Bishop noted that special revenue bonds, such as those owned by Ambac, should have continued to be paid despite being in Title III bankruptcy. Furthermore, Sections 922 and 928, “the “special revenue” provisions of Chapter 9 of the Bankruptcy Code, are intended to ensure that revenue streams pledged to bondholders continue to pay out during a Title III proceeding, just as they would during a Chapter 9 bankruptcy by municipal debtors. Title III also contains creditor protections that apply at confirmation of a plan of adjustment, the means by which a debtor exits Title III,” Bishop said.

Furthermore, Bishop said a debt-adjustment plan for the bankrupt entities cannot be confirmed unless the government complies with the fiscal plan, which itself must respect payment priorities and liens.

Bishop also noted that under Promesa, the intention of Congress was to allow Puerto Rico to file bankruptcy only after all negotiations with creditors failed but that the oversight board filed bankruptcy for the commonwealth and other entities right after the stay on lawsuits ended.

“The committee agreed to provide Puerto Rico access to restructuring, conditioned by the inclusion of provisions to prioritize consensual negotiations, improve transparency on the island, pre-empt unilateral debt-related measures and protect the best interests of creditors. If nonconsensual restructuring were to ultimately prove necessary, the legislation provided that it could occur only under clear federal mandates that would respect creditor interests and enable Puerto Rico’s future access to capital markets,” he said.

Therefore, Promesa mandated that bankruptcy proceedings under Title III be available only as a last resort if voluntary negotiations failed. “Indeed, the committee envisioned that most—if not all—creditor claims would be resolved not under Title III but under Title VI, which authorizes collective action by creditors to voluntarily restructure debt. Like other parts of Promesa, Title VI mandates protection of the best interest of creditors and careful classification of similarly situated debtors,” Bishop said.

“Although the oversight board has steered debtors into Title III proceedings, Title III was created as a last resort, to be used in truly intractable cases after a lengthy negotiation period proved fruitless,” he said.

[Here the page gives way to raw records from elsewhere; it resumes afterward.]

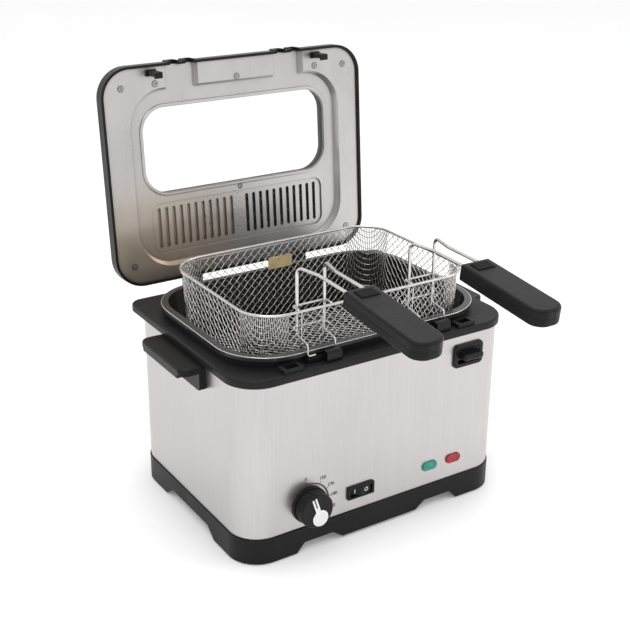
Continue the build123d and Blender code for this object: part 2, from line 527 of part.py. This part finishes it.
grille = slab(96, 27, 8, LID_TOP + 0.05, LID_TOP + 2.2, y=VENT_Y + 1.5)
grille = soften(grille, level(grille, LID_TOP + 2.2), 1.0)
for i in range(-7, 8):
    grille -= Pos(i * 12, VENT_Y + 0.5, 240) * extrude(SlotOverall(38, 3.6, rotation=90), 12)
lid_parts["filter_grille"] = grille

latches = []
for sx in (-1, 1):
    x = sx * LATCH_X - sx * 1.3
    k = block(x - 4.5, x + 4.5, -117.2, -112.4, 199.4, 220.9)
    k += block(x - 6.0, x + 6.0, -118.2, -111.4, 218.6, 220.9)
    k += block(x - 4.5, x + 4.5, -112.6, -110.4, 199.4, 202.4)
    k = soften(k, [e for e in k.edges().filter_by(Axis.X) if e.center().Z < 200], 0.9)
    latches.append(k)
lid_parts["latch_hooks"] = latches

arms3 = []
for sx in (-1, 1):
    prof = Polyline((122.15, 219.2), (122.15, 230.2), (135.5, 230.2), (141.6, 224.0), (141.6, 199.0), (141.2, 195.6), (138.4, 192.6),
                    (134.6, 192.6), (132.2, 194.6), (132.2, 219.2), close=True)
    arm = Pos(sx * 71.2 - 10.8, 0, 0) * extrude(Plane.YZ * make_face(prof), 21.6)
    arm = soften(arm, [e for e in arm.edges().filter_by(Axis.X) if e.center().Z < 196], 1.4)
    arm -= rod((sx * 50, HINGE_Y, HINGE_Z), (sx * 95, HINGE_Y, HINGE_Z), HINGE_R + 0.06)
    arms3.append(arm)
lid_parts["hinge_arms"] = arms3

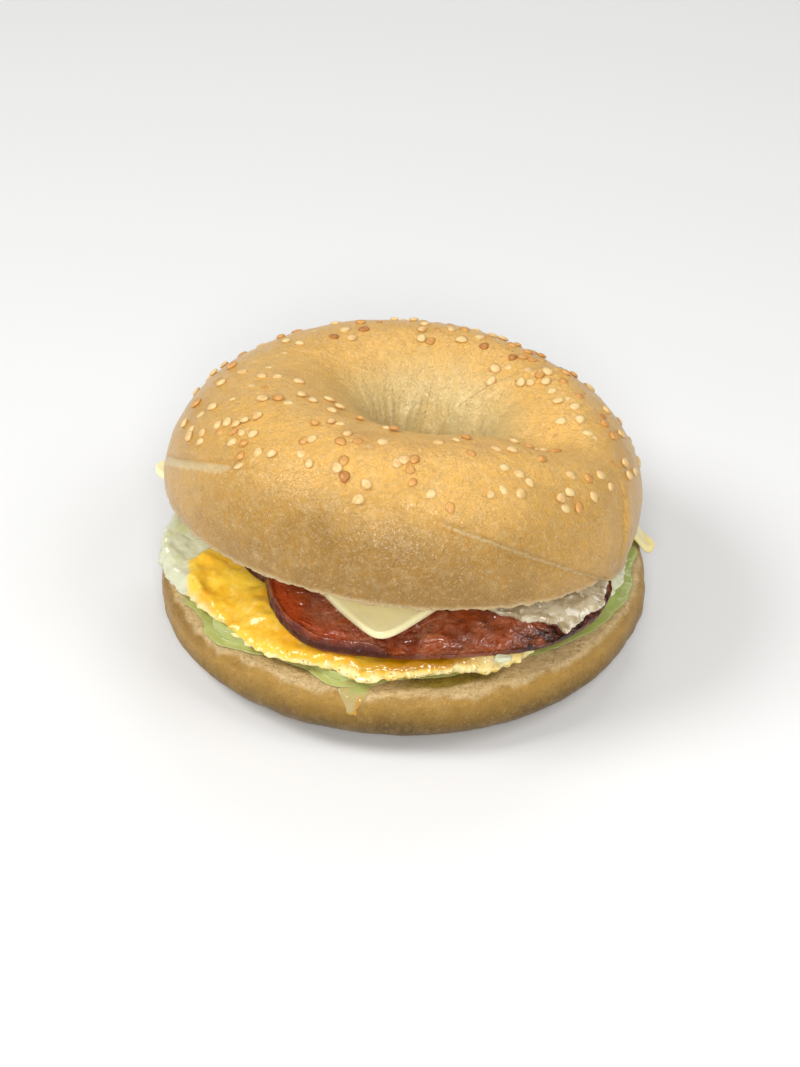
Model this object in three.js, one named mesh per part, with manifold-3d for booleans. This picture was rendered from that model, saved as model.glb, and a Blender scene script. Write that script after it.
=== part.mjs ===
// A filled sesame bagel: a plain bottom half, green avocado spread, a fried egg, two slices of back bacon,
// a flap of egg white, a square slice of cheese, and a seeded top half that lies tilted on the filling.
// Millimetres, +Z up, the open side towards -Y. The bottom half stands on z = 0.
import * as THREE from 'three';
import { mergeVertices } from 'three/addons/utils/BufferGeometryUtils.js';
import Module from 'manifold-3d';

const wasm = await Module();
wasm.setup();

// Angles are in degrees. An azimuth runs round the bagel from the right, with 90 at the back and 270 in front.
// Where the middle of the bottom half lies in the part's frame, so that the box of the whole is centred.
const middle = { x: -0.7, y: -6.4 };
const gap = 0.3; // air between touching pieces

const bottomHalf = {
  sideRadius: 59, frontRadius: 55, backRadius: 57, widestAt: 10.4, cutAt: 17.2, footShare: 0.69, shoulder: 3.6,
  holeRadius: 8.5, holeSwell: 2.6,
  pressed: 2.2, // how far the back of the cut face is pressed down
};

// The top half is tilted: its front is raised and its right side lowered. cutDepth is below its widest line.
const topHalf = {
  outerRadius: 56.6, crestRadius: 33.7, crestRise: 24.6, holeRadius: 10.4, cutDepth: 6.4,
  frontUp: 12.6, rightDown: 6.3, x: 0.85, y: 0.9, z: 37.9,
};
const cutAngle = toDegrees(Math.asin(topHalf.cutDepth / topHalf.crestRise));

// Folds of the rolled dough in the top half: an arched seam in front, a lobe beside the hole, and a dip.
const seam = { peakAt: -112, peak: 47, leftSpan: 62, leftDrop: 49, rightSpan: 82, rightDrop: 62, lip: 1.5 };
const lobe = { edgeAt: 28, curl: 0.0065, height: 2.2, fade: 26 };
const dip = { azimuth: -24, section: 98, depth: 6.5, azimuthWidth: 19, sectionWidth: 30 };

// Each filling takes at most its share of the room between the two cut faces.
const egg = { thickness: 4.5, share: 0.36, edge: 2, thinnest: 1.2, leftHeap: 2.4 };
const spread = { thickness: 1.2, bead: 1.8, innerRadius: 14 };
const frontBacon = {
  x: 8, y: -22, halfWidth: 41, halfDepth: 27, power: 2.5, turn: 3, thickness: 3.2, share: 0.25,
  curl: 2.2, swell: 2.4,
};
const backBacon = {
  x: -12, y: -4, halfWidth: 29, halfDepth: 23, power: 2.3, turn: -8, thickness: 2.3, share: 0.17,
};
const cheese = { x: 0.7, y: 13.4, side: 90, turn: 39.3, thickness: 2, squareness: 16, hang: 0.6, fall: 0.8 };
const whiteFlap = { x: 35.4, y: -31, halfWidth: 16, halfDepth: 7.2, power: 2.1, thickness: 1.6, turn: 36 };
const seed = { length: 3.2, width: 2.2, thickness: 1.1, tries: 470, apart: 2.9, sunk: 0.12 };

function toRadians(degrees) {
  return (degrees * Math.PI) / 180;
}

function toDegrees(radians) {
  return (radians * 180) / Math.PI;
}

// An angle in degrees brought to -180 to 180.
function wrapped(degrees) {
  return ((((degrees + 180) % 360) + 360) % 360) - 180;
}

// 0 below low, 1 above high, smooth between.
function smooth(low, high, value) {
  const t = Math.min(1, Math.max(0, (value - low) / (high - low)));
  return t * t * (3 - 2 * t);
}

// A repeatable number from 0 to 1 for each whole number n and each stream of them.
function chance(n, stream) {
  const s = Math.sin(n * 12.9898 + stream * 78.233) * 43758.5453;
  return s - Math.floor(s);
}

// A closed curve through [degrees, radius] pairs in rising order, as a smooth radius at any azimuth.
function roundOutline(pairs) {
  return (degrees) => {
    const at = ((degrees % 360) + 360) % 360;
    let i = pairs.length - 1;
    while (i > 0 && pairs[i][0] > at) i -= 1;
    const pick = (k) => {
      const turns = Math.floor(k / pairs.length);
      const [angle, radius] = pairs[k - turns * pairs.length];
      return [angle + 360 * turns, radius];
    };
    if (pairs[i][0] > at) i = -1;
    const [a, b, c, d] = [i - 1, i, i + 1, i + 2].map(pick);
    const t = (at - b[0]) / (c[0] - b[0]);
    const rise = (p, q) => ((q[1] - p[1]) / (q[0] - p[0])) * (c[0] - b[0]);
    const m0 = rise(a, c);
    const m1 = rise(b, d);
    const t2 = t * t;
    const t3 = t2 * t;
    return (2 * t3 - 3 * t2 + 1) * b[1] + (t3 - 2 * t2 + t) * m0 + (3 * t2 - 2 * t3) * c[1] + (t3 - t2) * m1;
  };
}

// How far out x, y lies in a turned oval: 0 at its middle, 1 on its edge.
function ovalShare(oval, x, y) {
  const turn = toRadians(oval.turn);
  const dx = x - oval.x;
  const dy = y - oval.y;
  const across = Math.abs(dx * Math.cos(turn) + dy * Math.sin(turn)) / oval.halfWidth;
  const along = Math.abs(dy * Math.cos(turn) - dx * Math.sin(turn)) / oval.halfDepth;
  return (across ** oval.power + along ** oval.power) ** (1 / oval.power);
}

// 1 over an oval and a little past its edge, falling smoothly to 0 outside it.
function overOval(oval, x, y) {
  return 1 - smooth(1.12, 1.6, ovalShare(oval, x, y));
}

// The height of the flat cut under the tilted top half, over x, y.
function undersideAt(x, y) {
  const right = toRadians(topHalf.rightDown);
  const front = toRadians(topHalf.frontUp);
  const toRight = Math.sin(right);
  const toBack = Math.sin(front) * Math.cos(right);
  const upward = Math.cos(front) * Math.cos(right);
  return topHalf.z - (topHalf.cutDepth + toRight * (x - topHalf.x) + toBack * (y - topHalf.y)) / upward;
}

// The height of the cut face of the bottom half: level in front, pressed down where the top half bears on it.
function cutFaceAt(y) {
  return bottomHalf.cutAt - bottomHalf.pressed * smooth(0, 42, y);
}

// A geometry whose grid of uv places is moved point by point: place(u, v) gives the new point.
function reshaped(geometry, place) {
  const position = geometry.getAttribute('position');
  const uv = geometry.getAttribute('uv');
  for (let i = 0; i < position.count; i += 1) {
    const point = place(uv.getX(i) % 1, uv.getY(i));
    position.setXYZ(i, point.x, point.y, point.z);
  }
  geometry.deleteAttribute('normal');
  geometry.deleteAttribute('uv');
  const merged = mergeVertices(geometry, 1e-4);
  merged.computeVertexNormals();
  return merged;
}

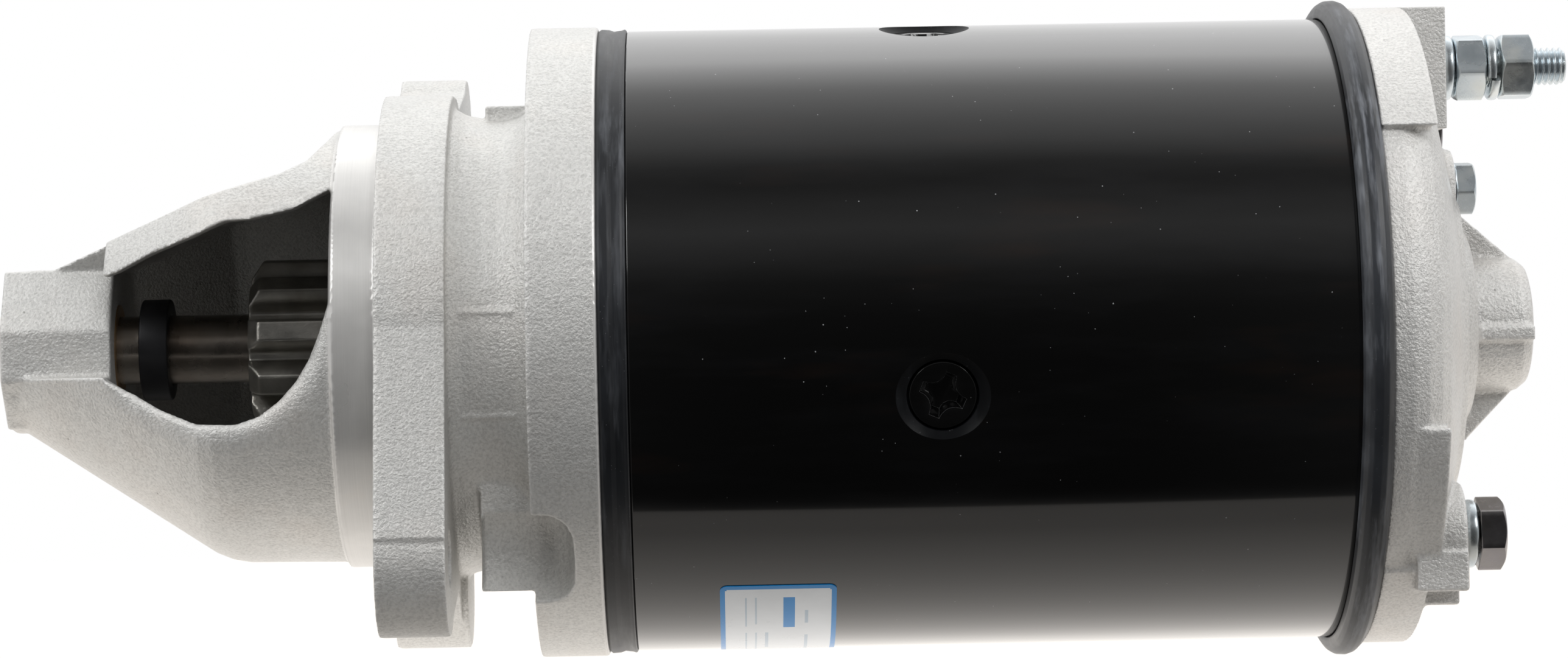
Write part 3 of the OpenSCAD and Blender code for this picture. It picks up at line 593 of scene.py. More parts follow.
def rubber(name, scuff=0.5, k=1.0):
    m, nt, b = new_mat(name)
    g = G(nt)
    n1 = g.noise(50, 4, 0.6)
    streak = g.noise(1.0, 4, 0.65, vec=g.mapping(scale=(420, 45, 45)))
    col = g.ramp(n1, [(0.3, (0.014 * k, 0.015 * k, 0.017 * k)), (0.7, (0.034 * k, 0.037 * k, 0.043 * k))])
    sc = g.math("MULTIPLY", g.ramp(streak, [(0.48, 0.0), (0.72, 1.0)]), g.ramp(g.noise(34, 3, 0.6), [(0.42, 0.0), (0.66, 1.0)]))
    col = g.mix(g.math("MULTIPLY", sc, scuff), col, (0.36, 0.38, 0.42))
    dust = g.ramp(g.voronoi(900), [(0.0, 1.0), (0.05, 0.7), (0.09, 0.0)])
    col = g.mix(g.math("MULTIPLY", dust, 0.22), col, (0.4, 0.4, 0.42))
    nt.links.new(col, b.inputs["Base Color"])
    nt.links.new(g.ramp(streak, [(0.3, 0.28), (0.7, 0.46)]), b.inputs["Roughness"])
    h = g.math("ADD", g.math("MULTIPLY", streak, 0.6), g.math("MULTIPLY", g.noise(700, 3, 0.6), 0.5))
    nt.links.new(g.bump(h, 0.16, 0.0002), b.inputs["Normal"])
    return m

def plain(name, base, rough=(0.35, 0.5), metal=0.0, scale=120, var=0.2, bump=0.1, bscale=900, coat=0.0):
    m, nt, b = new_mat(name)
    g = G(nt)
    n = g.noise(scale, 4, 0.6)
    col = g.ramp(n, [(0.3, tuple(c * (1 - var) for c in base)), (0.7, tuple(min(1, c * (1 + var)) for c in base))])
    nt.links.new(col, b.inputs["Base Color"])
    b.inputs["Metallic"].default_value = metal
    nt.links.new(g.ramp(n, [(0.3, rough[0]), (0.7, rough[1])]), b.inputs["Roughness"])
    nt.links.new(g.bump(g.noise(bscale, 3, 0.6), bump, 0.0002), b.inputs["Normal"])
    if coat:
        b.inputs["Coat Weight"].default_value = coat
    return m

M_CAST = cast_aluminium("cast_aluminium")
# painted highlight: mid grey for the bevelled edges of the pole screw heads and cross recesses
M_PAINTED_EDGE_HIGHLIGHT = plain("painted_highlight_edge", (0.20, 0.20, 0.205), (0.4, 0.5))
# painted shade: a near-black matte material with weak specular, put on the countersink seats so they read dark without
# reflections
M_PAINTED_SEAT_SHADE = rubber("painted_shade_seat", 0.05, 0.12)
for n in M_PAINTED_SEAT_SHADE.node_tree.nodes:
    if n.type == "BSDF_PRINCIPLED": n.inputs["Specular IOR Level"].default_value = 0.10
M_CAST2 = cast_aluminium("cast_aluminium_end", base=(0.73, 0.72, 0.70), grain=1.2)
M_MACH = machined_aluminium("turned_aluminium")
M_PAINT = gloss_paint("black_enamel")
M_RUB = rubber("black_rubber", 0.22, 0.55)
M_RUB2 = rubber("black_rubber_scuffed", 0.55, 0.9)
M_ZINC = zinc("zinc_plate")
M_DARK = steel("dark_steel", (0.24, 0.23, 0.225), (0.24, 0.42), scale=140, tint=(0.30, 0.25, 0.22), oil=0.2)
M_PIN = steel("pinion_steel", (0.46, 0.445, 0.41), (0.32, 0.46), scale=190, tint=(0.22, 0.20, 0.16), bump=0.22)
M_COL = plain("black_oxide", (0.022, 0.022, 0.024), (0.34, 0.46), metal=0.6, bump=0.08)
M_SHAFT = steel("oiled_shaft", (0.30, 0.265, 0.23), (0.20, 0.36), scale=120, tint=(0.16, 0.10, 0.06), bump=0.18, oil=0.5, lines=(9000, 60, 60))
M_SPRING = steel("spring_wire", (0.30, 0.31, 0.33), (0.25, 0.35))
M_BRONZE = steel("oiled_bronze", (0.42, 0.26, 0.12), (0.35, 0.5), scale=300, bump=0.15, oil=0.3)
M_COPPER = steel("bare_copper", (0.70, 0.36, 0.22), (0.25, 0.38), scale=220, tint=(0.45, 0.22, 0.14))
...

To implement this, the law imposed several gating requirements on the oversight board to prohibit a rush into the Title III restructuring process and to ensure the oversight board would consistently and proactively engage with the creditor community.

The first gating requirement instructs the oversight board to determine if the debtor entity has made “good-faith efforts to reach a consensual restructuring with creditors.”

Another gating requirement focused on transparency by requiring the government to make public draft financial statements and other data.

The final gating provision is the requirement that a fiscal plan be certified before any Title III case commences to ensure entities first get on the path of fiscal responsibility before filing for bankruptcy. “Despite the clear intent and design of the gating provisions, the oversight board filed Title III cases for four debtors within one month of the expiration of the stay,” he said.

Bishop also warned that the government must obey the fiscal plan and budgets must be compliant with it. The government passed a budget that the board said was not compliant.

Any debt restructuring must remain fair to creditors and creditor rights would be protected at all stages of a Title III case. “The committee included two key creditor protections at the plan confirmation stage of every Title III proceeding. First, the court cannot confirm a plan of adjustment unless it is consistent with the applicable Fiscal Plan certified by the oversight board under Title II.” By requiring the plan of adjustment to conform to the fiscal plan, Promesa mandates that the plan of adjustment “respects the relative lawful priorities or lawful liens of creditors,” he said.